Há, porém, uma hipótese mais sorrateira: a de o ex-presidente conseguir entrar em algum veículo consular. Poderia simplesmente ser recolhido por um automóvel de “placa azul”, como são chamados, no jargão, os carros do corpo diplomático. Bolsonaro está proibido de manter contato com embaixadores, mas a medida não diz nada sobre motoristas. O artigo 22 da Convenção de Viena sobre Relações Diplomáticas diz que “os meios de transporte” de uma missão diplomática “não poderão ser objeto de busca, requisição, embargo ou medida de execução”. O Brasil, claro, pode argumentar que esses veículos não podem, tampouco, ser usados para facilitar a fuga de um eventual condenado da Justiça. Mas aí o impasse estará criado.

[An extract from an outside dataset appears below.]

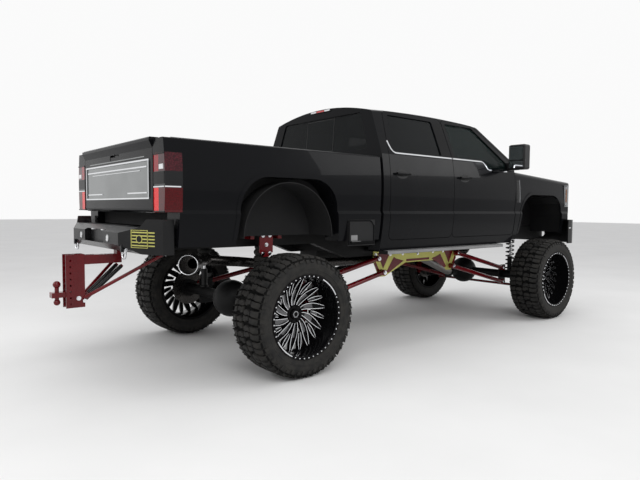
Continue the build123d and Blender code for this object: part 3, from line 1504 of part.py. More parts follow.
# Steering knuckles: a barrel in the fork, a spindle, and an arm to the tie rod
arm_top = TYRE_R - KNUCKLE_H - FORK_T - PANEL_GAP
tie_x = WHEELBASE + ARM_L
for hand_name, hand in (("right", -1), ("left", 1)):
    with BuildPart() as knuckle:
        with BuildSketch(top(TYRE_R - KNUCKLE_H + RUN_GAP)):
            with Locations((WHEELBASE, hand * KINGPIN_Y)):
                Circle(KNUCKLE_R)
        extrude(amount=2 * (KNUCKLE_H - RUN_GAP))
        add(
            rod(
                (WHEELBASE, hand * KINGPIN_Y, TYRE_R),
                (WHEELBASE, hand * (HUB_FACE_Y - FLANGE_DEPTH), TYRE_R),
                AXLE_TUBE_R,
            )
        )
        add(spindle(WHEELBASE, hand))
        low_y, high_y = sorted((hand * ARM_ROOT_Y, hand * (ARM_ROOT_Y + ARM_T)))
        add(
            box_between(
                WHEELBASE - ARM_T, WHEELBASE + ARM_T, low_y, high_y, arm_top - ARM_T, TYRE_R
            )
        )
        with BuildSketch(top(arm_top - ARM_T)):
            with BuildLine():
                Polyline(
                    (WHEELBASE - ARM_T, hand * ARM_ROOT_Y),
                    (WHEELBASE - ARM_T, hand * (ARM_ROOT_Y + ARM_T)),
                    (tie_x + ARM_T, hand * (KINGPIN_Y + ARM_T)),
                    (tie_x + ARM_T, hand * (KINGPIN_Y - ARM_T)),
                    (tie_x - ARM_T, hand * (KINGPIN_Y - ARM_T)),
                    close=True,
                )
            make_face()
            with Locations((tie_x, hand * KINGPIN_Y)):
                Circle(TIE_PIN_R + RUN_GAP, mode=Mode.SUBTRACT)
        extrude(amount=ARM_T)
    save(knuckle, f"knuckle_{hand_name}")

# Tie rod: a tube under the two arms with a pin up through each
with BuildPart() as tie_rod:
    tie_z = arm_top - ARM_T - RUN_GAP - TIE_R
    add(rod((tie_x, -KINGPIN_Y, tie_z), (tie_x, KINGPIN_Y, tie_z), TIE_R * TIE_SLIM))
    for hand in (1, -1):
        with BuildSketch(top(tie_z - TIE_R)):
            with Locations((tie_x, hand * KINGPIN_Y)):
                Circle(TIE_R)
        extrude(amount=2 * TIE_R)
        with BuildSketch(top(tie_z)):
            with Locations((tie_x, hand * KINGPIN_Y)):
                Circle(TIE_PIN_R)
        extrude(amount=TIE_R + ARM_T)
save(tie_rod, "tie_rod")

# Links: four long bars at each axle, from the gusset plates to the axle brackets
with BuildPart() as suspension_links:
    for hand in (1, -1):
        for start, end in LINKS:
            add(rod((start[0], hand * start[1], start[2]), (end[0], hand * end[1], end[2]), LINK_R))
            for x, y, z in (start, end):
                half = LINK_EYE_HALF - SEAT_GAP
                add(rod((x, hand * y - half, z), (x, hand * y + half, z), LINK_EYE_R))
save(suspension_links, "suspension_links")

# Gusset plates: deep outboard plates that carry the links below the frame
with BuildPart() as gusset_plates:
    for low_y in (RAIL_Y + RAIL_W, -RAIL_Y - RAIL_W - GUSSET_T):
        with BuildSketch(side(low_y + GUSSET_T)):
            with BuildLine():
                Polyline(*GUSSET_OUTLINE, close=True)
            make_face()
        extrude(amount=GUSSET_T)
save(gusset_plates, "gusset_plates")

# Engine, gearbox and transfer case as one heavy block on the frame's centre line
with BuildPart() as drivetrain:
    for x_low, x_high, y_low, y_high, z_low, z_high in POWER_BLOCKS:
        add(box_between(x_low, x_high, y_low, y_high, z_low, z_high))
save(drivetrain, "drivetrain")

# Driveshafts: a slanting tube between two straight joints, from each axle to the transfer case
case_rear, case_front = POWER_BLOCKS[-1][:2]
with BuildPart() as driveshafts:
    for pinion, case, across, height in (
        (PINION_END, case_rear, 0, REAR_SHAFT_Z),
        (WHEELBASE - PINION_END, case_front, FRONT_DIFF_Y, FRONT_SHAFT_Z),
    ):
        way = math.copysign(1, case - pinion)
        low = (pinion + way * SHAFT_JOINT_L, across, TYRE_R)
        high = (case - way * SHAFT_JOINT_L, across, height)
        add(rod((pinion + way * SEAT_GAP, across, TYRE_R), low, SHAFT_R))
        add(rod(low, high, SHAFT_R))
        add(rod(high, (case - way * SEAT_GAP, across, height), SHAFT_R))
save(driveshafts, "driveshafts")

with BuildPart() as fuel_tank:
    add(box_between(*TANK_BOX))
    fillet(fuel_tank.edges().filter_by(Axis.X), radius=TANK_R)
save(fuel_tank, "fuel_tank")

# Air springs and dampers between the rear axle and the frame, coils at the front
with BuildPart() as springs:
    for station, across, low_z, high_z, radius in SPRINGS:
        for hand in (1, -1):
            add(rod((station, hand * across, low_z), (station, hand * across, high_z), radius))
save(springs, "springs")

# Spring towers: a hoop over each rear spring, with a clipped plate that hangs outboard
with BuildPart() as spring_towers:
    for low_y in (RAIL_Y + RAIL_W + SEAT_GAP, -TOWER_OUT_Y):
        depth = TOWER_OUT_Y - RAIL_Y - RAIL_W - SEAT_GAP
        with BuildSketch(side(low_y + depth)):
            with Locations((TOWER_X, TOWER_Z)):
                Circle(TOWER_R)
                Circle(TOWER_R - TOWER_W, mode=Mode.SUBTRACT)
                with Locations((0, -TOWER_R)):
                    Rectangle(3 * TOWER_R, 2 * TOWER_R, mode=Mode.SUBTRACT)
        extrude(amount=depth)
    for low_y in (TOWER_OUT_Y - GUSSET_T, -TOWER_OUT_Y):
        with BuildSketch(side(low_y + GUSSET_T)):
            with Locations((TOWER_X, TOWER_PLATE_Z)):
                plate = Rectangle(TOWER_PLATE_W, TOWER_PLATE_H)
            chamfer(plate.vertices(), length=TOWER_PLATE_CUT)
            neck = TOWER_Z + TOWER_R - TOWER_PLATE_Z - TOWER_W / 2
            with Locations((TOWER_X, TOWER_PLATE_Z + neck / 2)):
                Rectangle(TOWER_W, neck)
        extrude(amount=GUSSET_T)
save(spring_towers, "spring_towers")

# Exhaust: one pipe along the right side that ends in a wide open tip
with BuildPart() as exhaust:
    pipe_points = [(REAR_AXLE_X + x, y, z) for x, y, z in EXHAUST_ROUTE]
    with BuildLine() as pipe_line:
        FilletPolyline(*pipe_points, radius=EXHAUST_BEND_R)
    with BuildSketch(Plane(origin=pipe_points[0], z_dir=pipe_line.line % 0)):
        Circle(EXHAUST_R)
        Circle(EXHAUST_R - EXHAUST_T, mode=Mode.SUBTRACT)
    sweep(path=pipe_line.line)
    with BuildSketch(Plane(origin=pipe_line.line @ 1, z_dir=pipe_line.line % 1)):
        Circle(TIP_R)
        Circle(EXHAUST_R - EXHAUST_T, mode=Mode.SUBTRACT)
    extrude(amount=EXHAUST_T)
    with BuildSketch(Plane(origin=pipe_line.line @ 1, z_dir=pipe_line.line % 1)):
        Circle(TIP_R)
        Circle(TIP_R - EXHAUST_T, mode=Mode.SUBTRACT)
    extrude(amount=TIP_L)
save(exhaust, "exhaust")

# Running boards on brackets, and the folded steps ahead of the rear wheels
with BuildPart() as running_boards:
    for hand in (1, -1):
        low_y, high_y = sorted((hand * BOARD_IN_Y, hand * BOARD_OUT_Y))
        add(box_between(BOARD_REAR, BOARD_FRONT, low_y, high_y, BOARD_Z, BOARD_Z + BOARD_T))
        low_y, high_y = sorted((hand * (RAIL_Y + RAIL_W), hand * BOARD_IN_Y))
        for station in BOARD_BRACKETS:
            add(
                box_between(
                    station - BOARD_T, station + BOARD_T, low_y, high_y, BOARD_Z, BOARD_Z + BOARD_T
                )
            )
save(running_boards, "running_boards")

with BuildPart() as bed_steps:
    for hand in (1, -1):
        low_y, high_y = sorted((hand * STEP_IN_Y, hand * (SIDE_Y - LENS_GAP)))
        add(
            box_between(
                STEP_REAR + LENS_GAP,
                STEP_FRONT - LENS_GAP,
                low_y,
                high_y,
                STEP_LOW_Z,
                STEP_HIGH_Z - LENS_GAP,
            )
        )
save(bed_steps, "bed_steps")

# Drop hitch: a receiver under the bumper, a drilled upright channel and two tow balls
with BuildPart() as drop_hitch:
    tube_top = RECEIVER_Z + 2 * RECEIVER_HALF
    for rear, high_z in ((CHANNEL_FRONT, tube_top), (RECEIVER_FRONT - HANGER_L, CROSS_MEMBERS[0][1])):
        add(
            box_between(
                rear, RECEIVER_FRONT, -RECEIVER_HALF, RECEIVER_HALF, RECEIVER_Z, high_z
            )
        )
    add(
        box_between(
            CHANNEL_REAR, CHANNEL_FRONT, -CHANNEL_HALF, CHANNEL_HALF, CHANNEL_LOW_Z, CHANNEL_HIGH_Z
        )
    )
    add(
        box_between(
            CHANNEL_REAR - CHANNEL_T,
            CHANNEL_FRONT - CHANNEL_T,
            CHANNEL_T - CHANNEL_HALF,
            CHANNEL_HALF - CHANNEL_T,
            CHANNEL_LOW_Z - CHANNEL_T,
            CHANNEL_HIGH_Z + CHANNEL_T,
        ),
        mode=Mode.SUBTRACT,
    )
    add(
        box_between(
            HITCH_TIP,
            CHANNEL_FRONT,
            -BALL_PLATE_HALF,
            BALL_PLATE_HALF,
            BALL_PLATE_Z,
            BALL_PLATE_Z + BALL_PLATE_T,
        )
    )
    with BuildSketch(top(LOWER_BALL_Z)):
        with Locations((BALL_X, 0)):
            Circle(BALL_NECK_R)
    extrude(amount=UPPER_BALL_Z - LOWER_BALL_Z)
    with Locations((REAR_AXLE_X + BALL_X, 0, UPPER_BALL_Z)):
        Sphere(UPPER_BALL_R)
    with Locations((REAR_AXLE_X + BALL_X, 0, LOWER_BALL_Z)):
        Sphere(LOWER_BALL_R)
    for start, end in HITCH_STRUTS:
        for hand in (1, -1):
            add(rod((start[0], hand * start[1], start[2]), (end[0], hand * end[1], end[2]), STRUT_R))
    with BuildSketch(side(SIDE_Y)):
        with Locations(*[(HOLE_X, HOLE_Z + i * HOLE_PITCH) for i in range(HOLE_COUNT)]):
            Circle(HOLE_R)
    extrude(amount=2 * SIDE_Y, mode=Mode.SUBTRACT)
save(drop_hitch, "drop_hitch")

# Seats, dashboard and steering wheel
with BuildPart() as front_seats:
    for across in (SEAT_Y, -SEAT_Y):
        for x_low, x_high, half, z_low, z_high in FRONT_SEAT_BLOCKS:
            add(box_between(x_low, x_high, across - half, across + half, z_low, z_high))
save(front_seats, "front_seats")

with BuildPart() as rear_seat:
    for x_low, x_high, half, z_low, z_high in REAR_SEAT_BLOCKS:
        add(box_between(x_low, x_high, -half, half, z_low, z_high))
save(rear_seat, "rear_seat")

wheel_tilt = math.radians(STEER_TILT_DEG)
wheel_axis = (-math.cos(wheel_tilt), 0, math.sin(wheel_tilt))


def column_point(distance):
    """A point on the steering column's axis, below the steering wheel."""
    return (STEER_X - distance * wheel_axis[0], SEAT_Y, STEER_Z - distance * wheel_axis[2])


with BuildPart() as dashboard:
    with BuildSketch(side()):
        with BuildLine():
            Polyline(*DASH_OUTLINE, close=True)
        make_face()
    extrude(amount=DASH_HALF, both=True)
    add(rod(column_point(STEER_COLUMN_L + SEAT_GAP), column_point(STEER_HOUSING_L), STEER_HOUSING_R))
save(dashboard, "dashboard")

with BuildPart() as steering_wheel:
    hub_plane = Plane(origin=(REAR_AXLE_X + STEER_X, SEAT_Y, STEER_Z), z_dir=wheel_axis)
    with BuildSketch(hub_plane):
        Circle(STEER_R)
        Circle(STEER_R - 2 * STEER_RIM_R, mode=Mode.SUBTRACT)
        Rectangle(2 * (STEER_R - STEER_RIM_R), STEER_HUB_R)
        Circle(STEER_HUB_R)
    extrude(amount=2 * STEER_RIM_R)
    with BuildSketch(hub_plane):
        Circle(STEER_COLUMN_R)
    extrude(amount=-STEER_COLUMN_L)
save(steering_wheel, "steering_wheel")

# Door mirrors on two arms, wide for towing
for hand_name, hand in (("right", -1), ("left", 1)):
    with BuildPart() as mirror_piece:
        low_y, high_y = sorted((hand * MIRROR_IN_Y, hand * MIRROR_OUT_Y))
        add(box_between(MIRROR_REAR, MIRROR_FRONT, low_y, high_y, MIRROR_LOW_Z, MIRROR_HIGH_Z))
        fillet(mirror_piece.edges(), radius=MIRROR_R)
        root_x = (MIRROR_ROOT_REAR + MIRROR_ROOT_FRONT) / 2
        for height in MIRROR_ARM_HEIGHTS:
            root = (root_x, hand * (MIRROR_ROOT_Y - MIRROR_ARM_R), height)
            add(rod(root, (MIRROR_FRONT - MIRROR_R, hand * (MIRROR_IN_Y + MIRROR_R), height), MIRROR_ARM_R))
        add(
            box_between(
                MIRROR_ROOT_REAR,
                MIRROR_ROOT_FRONT,
                *sorted((hand * SILL_INNER_Y, hand * MIRROR_ROOT_Y)),
                MIRROR_ROOT_LOW_Z,
                MIRROR_ROOT_HIGH_Z,
            )
        )
        add(cab_outer, mode=Mode.SUBTRACT)
    save(mirror_piece, f"mirror_{hand_name}")
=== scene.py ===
import math

import bmesh
import bpy
from mathutils import Matrix, Vector


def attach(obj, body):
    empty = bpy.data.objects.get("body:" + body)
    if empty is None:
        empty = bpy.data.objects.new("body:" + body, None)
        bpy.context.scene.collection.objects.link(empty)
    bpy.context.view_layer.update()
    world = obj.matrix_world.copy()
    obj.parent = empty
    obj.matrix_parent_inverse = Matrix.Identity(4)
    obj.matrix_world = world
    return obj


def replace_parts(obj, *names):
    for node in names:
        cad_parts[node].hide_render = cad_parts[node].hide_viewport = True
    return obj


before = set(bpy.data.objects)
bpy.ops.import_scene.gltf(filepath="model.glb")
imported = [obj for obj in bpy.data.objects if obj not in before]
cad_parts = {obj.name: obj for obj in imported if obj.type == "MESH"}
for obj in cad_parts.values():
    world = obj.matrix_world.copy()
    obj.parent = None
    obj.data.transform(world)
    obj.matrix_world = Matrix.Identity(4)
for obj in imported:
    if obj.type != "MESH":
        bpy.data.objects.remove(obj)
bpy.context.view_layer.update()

# Sizes shared with the frame: REAR_AXLE_X and TYRE_R are in metres, the others in millimetres
REAR_AXLE_X = -1.6915
FRONT_AXLE = 4060
TRACK_HALF = 1025
HUB_Z = 508
TYRE_R = HUB_Z / 1000
HANDS = (("left", 1), ("right", -1))
AXLES = (("front", FRONT_AXLE), ("rear", 0))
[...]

Uma saída definitiva do País dependeria, em seguida, de o Brasil conceder um salvo-conduto ao ex-presidente, como fez o governo peruano em relação à ex-primeira-dama do Peru, Nadine Heredia. Se, no entanto, o Brasil não aquiescesse, Bolsonaro poderia ficar albergado por meses ou anos numa embaixada, como ficou Julian Assange na Embaixada do Equador em Londres, durante sete anos, ou como ficou o ex-senador boliviano Roger Molina Pinto na Embaixada do Brasil em La Paz, por 15 meses.
Todos esses cenários seriam úteis a um setor político interessado em projetar uma imaginem negativa do atual governo brasileiro e do Judiciário no exterior, para embalar uma candidatura de extrema-direita em 2026.